Within the loaded question that Paxman asked last year was a certain degree of irony. Paxman, who is Jewish, will be familiar with the peculiar bitterness that exists in the political situation of Zionist Israel. There is within this small, concentrated population a fiery rivalry that is based on the lines of religion, politics, economy and civic pride. One side sees itself superior to the other in terms of politics and economy, to the point where the other side exists in a state of near penury, victim hood and an anger of mistreatment. The history of this conflict of opinions goes back to the supposed creation of Man and whose religion comes out on top. Glasgow could be Jerusalem but without the fireworks of death and retribution.

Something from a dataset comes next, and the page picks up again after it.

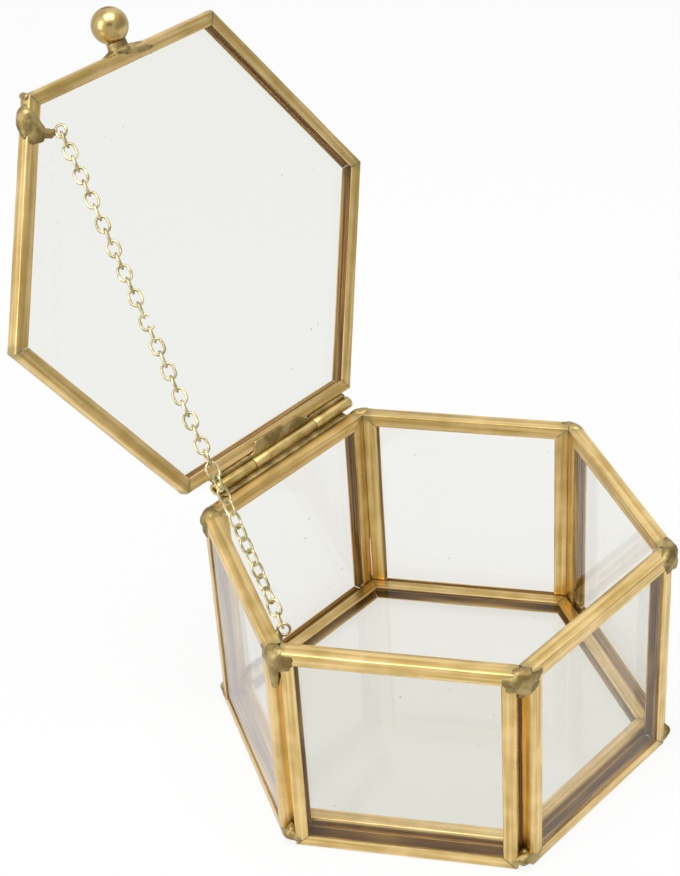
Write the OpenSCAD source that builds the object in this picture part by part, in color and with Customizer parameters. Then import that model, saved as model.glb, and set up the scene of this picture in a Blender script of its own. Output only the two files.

But where would we be without the Old Firm in football? Without blowing the Old Firm out of its complete perspective there wouldn’t be the passion that elevated the action on the pitch to pure theatre. The atmosphere of a Celtic and Rangers game is thunderous to the point that it is in the same ranks of the derby matches in Manchester, Liverpool, North London, and the El Classico. Football brings out our basest of elements, whether those elements are good or bad is inevitable: these matches unify them and to a large degree control them in a sealed environment.